Altar encontrado na Guatemala revela conflito maia há 1,7 mil anos
Um reino pequeno, mas rico o suficiente para incomodar os vizinhos poderosos. Assim era Tikal, uma cidade maia de 2,4 mil anos de idade, no coração da atual Guatemala. Lá, uma equipe global de pesquisadores desenterrou um altar que revela segredos de uma época de turbulência política na região.
O altar foi construído por volta de 300 d.C. Ele é decorado com quatro painéis pintados de vermelho, preto e amarelo, representando uma pessoa usando um cocar de penas e rodeada por escudos ou trajes. O estilo da arte e da arquitetura é o que chama mais atenção: não é típico dos monumentos comumente encontrados na região, mas muito característico da cultura de Teotihuacan.
Teotihuacan era uma potência do mundo antigo, cuja sede ficava próxima da atual Cidade do México, a 1,3 mil quilômetros a noroeste de Tikal. O estilo é inconfundível. Há décadas, pesquisadores já sabem que as duas cidades tiveram conflitos importantes durante esse período, há 1,7 mil anos.
“Está cada vez mais claro que esse foi um período extraordinário de turbulência em Tikal”, disse Stephen Houston, coautor do artigo, em comunicado. “O que o altar confirma é que líderes ricos de Teotihuacan vieram a Tikal e criaram réplicas de instalações rituais que teriam existido em sua cidade natal. Isso mostra que Teotihuacan deixou uma forte marca lá.”
A teoria é de que o altar teria sido criado por um artesão altamente qualificado treinado em Teotihuacan que visitou a Tikal.
Fundada por volta de 850 a.C., Tikal existiu por gerações como uma pequena cidade que não chamava muita atenção, até se transformar em uma dinastia por volta de 100 d.C.
Os arqueólogos têm evidências de que Tikal e a muito mais poderosa Teotihuacan começaram a interagir regularmente cerca de dois séculos depois.
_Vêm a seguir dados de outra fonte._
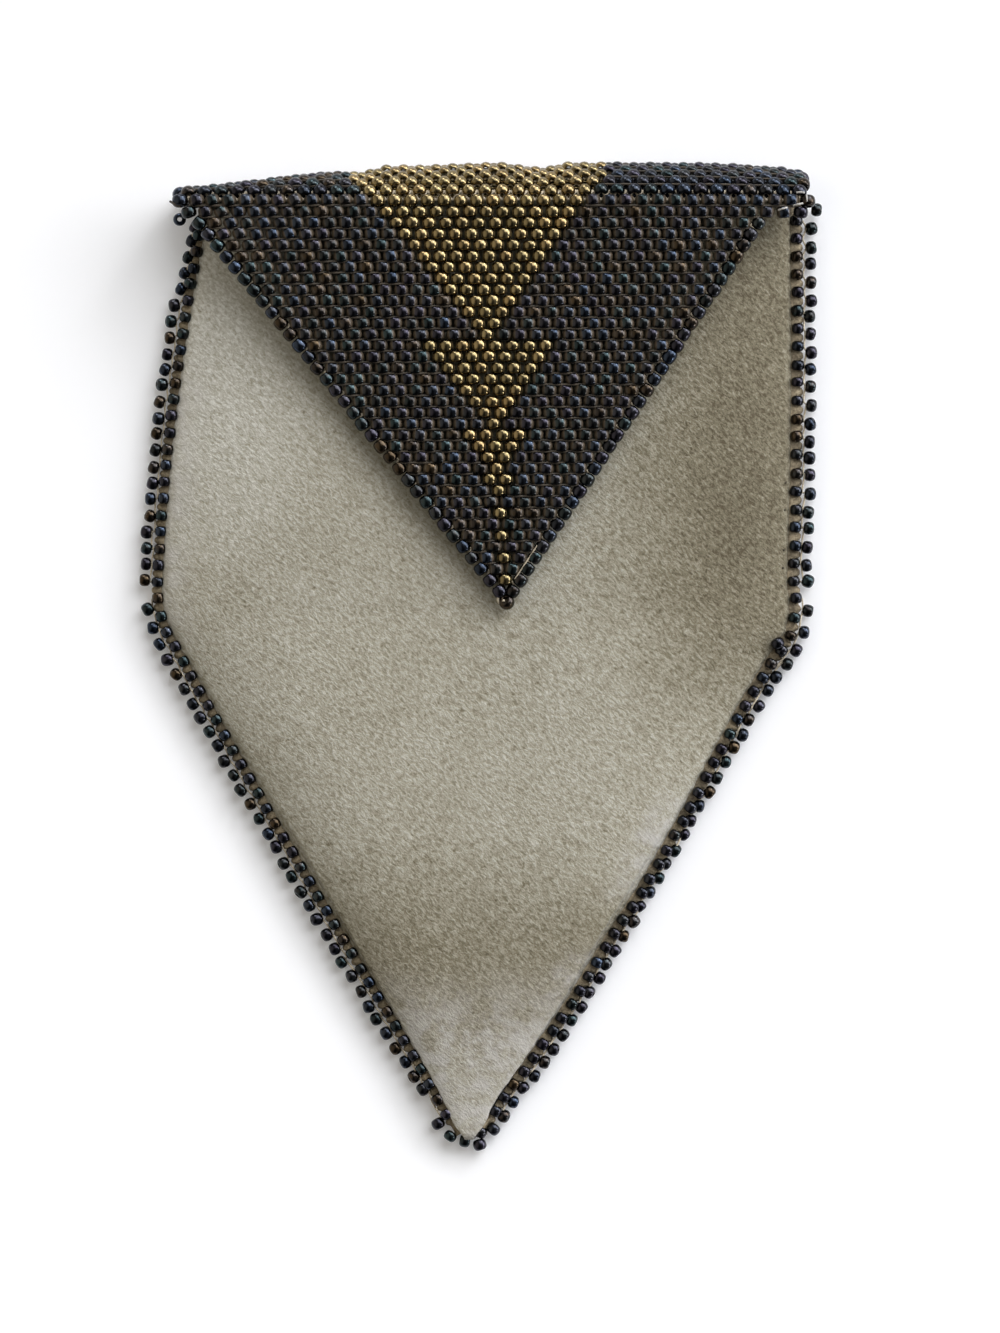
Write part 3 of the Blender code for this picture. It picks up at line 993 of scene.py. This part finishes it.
def make_edging(side, word, stretch):
    """Inner beads lie along the edge, and outer beads stand out between them. Gives the thread's way."""
    way = []
    for outer, row, size in ((False, "inner", INNER_EDGE_BEAD), (True, "outer", OUTER_EDGE_BEAD)):
        knot_out, knot_up = EDGING_KNOT[outer]
        beads = []
        for place, direction in side_places(side, stretch, outer):
            if place.y < TAPER_ENDS_Y[side, outer]:
                continue
            outward = Vector((-direction.y, direction.x)) * side
            offset, along, height, turn, tilt = edging_bead_place(side, place.y, outer)
            turn += math.atan2(direction.y, direction.x) - math.pi / 2
            at = place + outward * offset + direction * along
            beads.append((turned_at(at.x, at.y, height, turn, tilt), *size))
            knot = at + outward * knot_out
            way.append((-at.y, Vector((knot.x, knot.y, height + knot_up))))
        node = f"edging_{word}_{stretch}_{row}"
        for x, y, z, turn, lean in STRAY_BEADS.get(node, []):
            beads.append((turned_at(x * MM, y * MM, z * MM, turn, lean), *OUTER_EDGE_BEAD))
        piece = make_beads(f"{node}_beads", beads, DARK, "root", ROUND_BEAD)
        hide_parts(node)
    return [point for _, point in sorted(way, key=lambda item: item[0])]


def make_tip_edging():
    beads = []
    for x, y, turn in TIP_BEADS:
        height = SEAM_Z + random.uniform(-0.1, 0.3) * MM
        beads.append((turned_at(x * MM, y * MM, height, turn), *OUTER_EDGE_BEAD))
    piece = make_beads("edging_tip_beads", beads, DARK, "root", ROUND_BEAD)
    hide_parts("edging_tip")


def make_all_edging():
    ways = []
    for side, word in ((-1, "left"), (1, "right")):
        for stretch in ("side", "taper"):
            ways.append((make_edging(side, word, stretch), EDGING_THREAD))
        make_seam(side, word)
    make_tip_edging()
    make_threads("edging_threads", ways, "root")


# The beadwork


def bead_turn(row, index, count):
    """Small turns of one bead. The flap's end beads lean along its slanted edges."""
    turn = Euler([random.normal(0, TURN_SPREAD) for _ in range(3)])
    turn.y = random.uniform(0, math.pi)
    turn.z += LEFT_TURN * ease(row / FLAP_ROWS - 0.2) * ease(1.15 - 2.3 * index / count)
    if row == 1:
        return Matrix.Rotation(0.9, 4, "X") @ Matrix.Rotation(0.3, 4, "Z")
    own = turn.to_matrix().to_4x4()
    if row < STEP_ROW and index in (0, count - 1):
        return Matrix.Rotation(-EDGE_LEAN if index else EDGE_LEAN, 4, "Z") @ own
    return own


def make_row(row):
    """One row of beads: the dark ones stand for the CAD's row, and the gold ones lie in its middle."""
    node, body = row_node(row), row_body(row)
    places = row_beads(row)
    last = len(places) - 1
    reach = gold_beads(row) * BEAD_PITCH / 2
    dark, gold = [], []
    for index, x in enumerate(places):
        if row == ROOT_ROW and not ROOT_FIRST_X < x < ROOT_LAST_X:
            continue
        at_end = index in (0, last)
        slanted = at_end and last > 0 and row < STEP_ROW
        is_gold = abs(x - row_centre(row)) < reach
        shifted = x + random.normal(0, PLACE_SPREAD) * MM
        if slanted:
            shifted += -EDGE_INSET if index else EDGE_INSET
        if row > FLAP_ROWS and x > FOLD_CORNER_X:
            shifted -= FOLD_CORNER_INSET
        matrix = row_bead_place(row, shifted)
        matrix = matrix @ Matrix.Translation((0, random.normal(0, PLACE_SPREAD) * MM, 0))
        matrix = matrix @ bead_turn(row, index, len(places))
        radius, length = (EDGE_RADIUS, EDGE_HALF_LENGTH) if slanted else (DARK_RADIUS, BEAD_HALF_LENGTH)
        flanks = FOLD_FLANKS if row > FLAP_ROWS else 1.0
        if is_gold:
            radius = GOLD_RADIUS
        if at_end:
            flanks = END_FLANKS
        (gold if is_gold else dark).append((matrix, radius, length, flanks))
    piece = make_beads(f"{node}_dark", dark, DARK, body, FULL_BEAD)
    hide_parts(node)
    if gold:
        make_beads(f"{node}_gold", gold, GOLD, body, ROUND_BEAD)


def edge_bead(row, end):
    """Centre of a row's first or last bead, as placed."""
    return row_bead_place(row, row_beads(row)[end]).translation


def make_flap_threads():
    """Short bridges between the end beads of the rows, a loop at the tip and the corners' stitches."""
    threads = []
    for row in range(2, STEP_ROW - 1):
        for end, side in ((0, -1), (-1, 1)):
            if (row + (end == 0)) % 2:
                continue
            near, far = edge_bead(row, end), edge_bead(row + 1, end)
            inward = Vector((-side * 0.78, 0.42, 0.42)) * MM
            start = near + Vector((side * 0.10, 0.72, 0.25)) * MM
            finish = far + Vector((-side * 0.95, -0.10, 0.10)) * MM
            threads.append(([start, (start + finish) / 2 + inward * 0.35, finish], BRIDGE_THREAD))
    for row in range(3, 6):
        near, far = edge_bead(row, -1), edge_bead(row + 1, -1)
        inward = Vector((-0.85, 0.1, 0.55)) * MM
        threads.append(([near + inward, (near + far) / 2 + inward, far + inward], SIDE_THREAD))
    tip = edge_bead(1, 0)
    threads.append(([tip + point for point in in_mm(TIP_LOOP)], TIP_THREAD))
    make_threads("flap_threads", threads, "flap")
    stitches = [(in_mm(stitch), CORNER_THREAD) for stitch in CORNER_STITCHES]
    make_threads("corner_stitches", stitches, "flap", PALE_THREAD)
    make_threads("loose_end", [(in_mm(LOOSE_END), LOOSE_THREAD)], "flap", DARK_THREAD)


def root_beads():
    """x of the root row's beads. The CAD's row has more of them."""
    return [x for x in row_beads(ROOT_ROW) if ROOT_FIRST_X < x < ROOT_LAST_X]


def make_root_threads():
    """Whip stitches that hold the root row to the back panel's edge."""
    threads = []
    for x in root_beads():
        edge = MOUTH_Y + mouth_shift(x)
        middle = x + BEAD_PITCH / 2
        loop = [
            (x, edge + 1.3 * MM, 1.0 * MM),
            (middle, edge + 0.45 * MM, 1.12 * MM),
            (middle, edge - 0.9 * MM, 1.1 * MM),
            (middle, edge - 1.2 * MM, 0.9 * MM),
        ]
        threads.append((loop, ROOT_THREAD))
    make_threads("root_threads", threads, "root")


def lattice(row_a, row_b, xs, ends, parts=1):
    """Straight threads from the beads of one row to their two neighbours in another: (start, end) pairs.

    ends holds x of the other row's first and last bead, and parts how many threads there are to a bead.
    """
    pairs = []
    for step in range((len(xs) - 1) * parts + 1):
        x = xs[0] + step * BEAD_PITCH / parts
        start = row_bead_place(row_a, x).translation
        for side in (-1, 1):
            other = min(max(x + side * BEAD_PITCH / 2, ends[0]), ends[-1])
            pairs.append((start, row_bead_place(row_b, other).translation))
    return pairs


def make_lattice(name, pairs, radius, body=None):
    """Threads with a ring of points at each end only, so that a blended piece keeps them straight."""
    points, faces = joined(tube([start, end], radius, 6) for start, end in pairs)
    return add_piece(name, points, faces, THREAD, body)


def make_flap_hinge_threads():
    """Threads that join the fold to the flap."""
    pairs = lattice(FLAP_ROWS, FLAP_ROWS + 1, row_beads(FLAP_ROWS), row_beads(FLAP_ROWS + 1), 2)
    piece = make_lattice("flap_hinge_threads", pairs, HINGE_THREAD)
    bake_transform(piece)


def make_root_hinge_threads():
    """Threads that join the fold to the root row, and to the panel's edge left of it."""
    xs = row_beads(ROOT_ROW)
    inside = root_beads()
    pairs = lattice(ROOT_ROW, ROOT_ROW - 1, inside, inside, 2)
    outside = [x for x in xs if x < inside[0]]
    for _, end in lattice(FLAP_ROWS, ROOT_ROW - 2, outside, [xs[0], inside[0]], 3):
        edge = MOUTH_Y + mouth_shift(end.x) - 0.6 * MM
        pairs.append((Vector((end.x, edge, SUEDE_THICKNESS)), end))
        pairs.append((Vector((end.x + BEAD_PITCH / 2, edge, SUEDE_THICKNESS)), end))
    piece = make_lattice("root_hinge_threads", pairs, HINGE_THREAD)
    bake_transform(piece)


def make_fold_threads():
    """Threads between the fold's own rows."""
    pairs = []
    for row in range(FLAP_ROWS + 1, ROOT_ROW - 1):
        pairs += lattice(row, row + 1, row_beads(row), row_beads(row + 1))
    make_lattice("fold_threads", pairs, FOLD_THREAD, "fold")


def valley_lines(row):
    """Points above the gap between a row and the next, left and right of the gold beads."""
    reach = gold_beads(row) * BEAD_PITCH / 2
    up = Vector((0, 0, 1))
    lines = {-1: [], 1: []}
    for x in row_beads(row):
        if abs(x - row_centre(row)) < reach:
            continue
        for shifted, lift in zip((x, x + BEAD_PITCH / 2), VALLEY_LIFT):
            near, far = row_bead_place(row, shifted), row_bead_place(row + 1, shifted)
            middle = (near.translation + far.translation) / 2
            normal = (near.to_3x3() @ up + far.to_3x3() @ up).normalized()
            lines[-1 if x < row_centre(row) else 1].append(middle + normal * lift)
    return [line[:-1] for line in lines.values() if len(line) > 3]


def make_row_threads():
    """The stitch's thread, which lies in the valley between two rows of beads. Its dark colour is painted
    shade.
    """
    for body, rows in (("flap", range(1, FLAP_ROWS)), ("fold", range(FLAP_ROWS + 1, ROOT_ROW - 1))):
        threads = [(line, VALLEY_THREAD) for row in rows for line in valley_lines(row)]
        make_threads(f"{body}_row_threads", threads, body, DARK_THREAD)


def make_stitch_holes():
    """Small dark dents of the edging's stitches in the suede, at the right. Their dark colour is painted
    shade inside the holes.
    """
    depth, radius = Vector((0, 0, 0.62 * MM)), 0.16 * MM
    starts = in_mm([(x, y, 1.9) for x, y in STITCH_HOLES])
    points, faces = joined(tube([start, start + depth], radius, 10) for start in starts)
    add_piece("stitch_holes", points, faces, HOLE_SHADE, "root")


def make_beadwork():
    for row in range(1, ROOT_ROW + 1):
        make_row(row)
    make_flap_threads()
    make_root_threads()
    make_flap_hinge_threads()
    make_root_hinge_threads()
    make_fold_threads()
    make_row_threads()
    make_stitch_holes()


# The studio


def toward(zenith, azimuth):
    """The direction at an angle from straight up, turned from +X towards +Y. Angles are in degrees."""
    a, b = math.radians(zenith), math.radians(azimuth)
    return (math.sin(a) * math.cos(b), math.sin(a) * math.sin(b), math.cos(a))


def make_world():
    """A room with an arched window at the right, a warm wall at the left and a dark onlooker below."""
    world = bpy.data.worlds.new("studio")
    bpy.context.scene.world = world
    world.use_nodes = True
    tree = world.node_tree
    way = add_node(tree, "TexCoord").outputs["Generated"]

    def lobe(direction, inner, outer, strength):
        inputs = {0: way, 1: toward(*direction)}
        cosine = add_node(tree, "VectorMath", inputs, operation="DOT_PRODUCT").outputs["Value"]
        outer, inner = math.cos(math.radians(outer)), math.cos(math.radians(inner))
        return spread(tree, cosine, outer, inner, 0.0, strength)

    window = 0.0
    for window_lobe in WINDOW_LOBES:
        window = math_node(tree, "MAXIMUM", window, lobe(*window_lobe))
    window = multiply(tree, window, subtract(tree, 1.0, lobe(*PANE_LOBE)))
    shade = 1.0
    for dark_lobe in ONLOOKER_LOBES:
        shade = math_node(tree, "MINIMUM", shade, subtract(tree, 1.0, lobe(*dark_lobe)))
    cool = tint(tree, (0.97, 0.985, 1.02), multiply(tree, add(tree, window, AMBIENT), shade))
    warm = tint(tree, (1.0, 0.90, 0.72), multiply(tree, lobe(*WALL_LOBE), shade))
    colour = add_node(tree, "VectorMath", {0: cool, 1: warm}, operation="ADD").outputs["Vector"]
    set_inputs(tree, tree.nodes["Background"], {"Color": colour})


def make_lamp():
    """A small low lamp at the right, for the bright points on the beads."""
    lamp = bpy.data.lights.new("low_lamp", "AREA")
    lamp.size = 0.09
    lamp.energy = 0.45
    holder = new_object("low_lamp", lamp)
    holder.location = Vector(toward(76, -30)) * 0.6
    holder.rotation_euler = (-holder.location).to_track_quat("-Z", "Y").to_euler()


def make_floor():
    """A plain white floor, shown a little brighter to the camera and in gloss."""
    mesh = bpy.data.meshes.new("floor")
    mesh.from_pydata([(-6, -6, 0), (6, -6, 0), (6, 6, 0), (-6, 6, 0)], [], [(0, 1, 2, 3)])
    material, tree, shader = new_material("floor")
    rays = add_node(tree, "LightPath").outputs
    shown = math_node(tree, "MAXIMUM", rays["Is Camera Ray"], rays["Is Glossy Ray"])
    shown = math_node(tree, "MAXIMUM", shown, rays["Is Transmission Ray"])
    set_inputs(tree, shader, {
        "Base Color": (0.91, 0.91, 0.92, 1),
        "Roughness": 1.0,
        "Specular IOR Level": 0.0,
        "Emission Color": (1, 1, 1, 1),
        "Emission Strength": multiply(tree, shown, FLOOR_GLOW),
    })
    mesh.materials.append(material)
    floor = new_object("floor", mesh)
    floor.location.z = -0.02 * MM


def make_camera():
    """Straight above the bag, with the photograph's frame of 1000 by 1333."""
    camera = bpy.data.cameras.new("camera")
    camera.sensor_width = SENSOR_WIDTH
    camera.lens = SENSOR_WIDTH * CAMERA_HEIGHT / VIEW_LENGTH
    camera.clip_start = 0.01
    holder = new_object("camera", camera)
    holder.location = (*VIEW_CENTRE, CAMERA_HEIGHT)
    bpy.context.scene.camera = holder


make_front()
make_back()
make_beadwork()
make_all_edging()
make_world()
make_lamp()
make_floor()
make_camera()
bpy.context.scene.view_settings.view_transform = "Standard"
O que, a princípio, parecia ser uma relação comercial casual rapidamente se tornou algo mais agressivo.
Em 1960, arqueólogos encontraram uma pedra cortada e mutilada com um texto bem preservado que descrevia o conflito em termos gerais.
Graças ao texto da pedra, eles descobriram que “por volta de 378 d.C., Teotihuacan estava essencialmente decapitando um reino”, disse Houston. “Eles removeram o rei e o substituíram por um quisling [cidadão de Tikal que colaborou com a ocupação estrangeira], um rei fantoche que se mostrou um instrumento local útil para Teotihuacan.”
Décadas mais tarde, os pesquisadores continuam encontrando pistas sobre esse período na região. Usando a tecnologia de detecção e alcance de luz (LiDAR), eles viram que, nos arredores de Tikal, havia uma réplica em escala reduzida da cidadela de Teotihuacan. Essa construção indica um período de presença de Teotihuacan com alguma forma de vigilância ou controle sob Tikal.
A princípio, as construções pareciam estar enterradas sob colinas naturais. O que os cientistas descobriram, entretanto, é que a obra foi enterrada intencionalmente, e a área foi abandonada.
“Os maias geralmente enterravam edifícios e os reconstruíam em cima”, disse o coautor Andrew Scherer. “Mas aqui, eles enterraram o altar e os prédios ao redor e simplesmente os abandonaram, mesmo que esse fosse um imóvel de primeira linha séculos depois. Eles o trataram quase como um memorial ou uma zona radioativa. Isso provavelmente mostra os sentimentos complicados que eles tinham em relação a Teotihuacan.”
A pintura do altar encontrado não é a única evidência da presença agressiva dos estrangeiros. Dentro do altar há duas pessoas sepultadas: uma criança sentada, uma posição rara em Tikal mas comum em Teotihuacan; e um homem enterrado com uma ponta de dardo feita de pedra obsidiana verde. Segundo os especialistas, o material e o design são distintos de Teotihuacan.
Os autores apontam como essa polêmica soa familiar: um império poderoso tenta destruir e saquear as riquezas de um pequeno paraíso.
“Todo mundo sabe o que aconteceu com a civilização asteca depois que os espanhóis chegaram”, disse Houston. “Nossas descobertas mostram evidências de que essa é uma história tão antiga quanto o tempo. Essas potências do México central entraram no mundo maia porque o viam como um lugar de riqueza extraordinária, de penas especiais de pássaros tropicais, jade e chocolate.”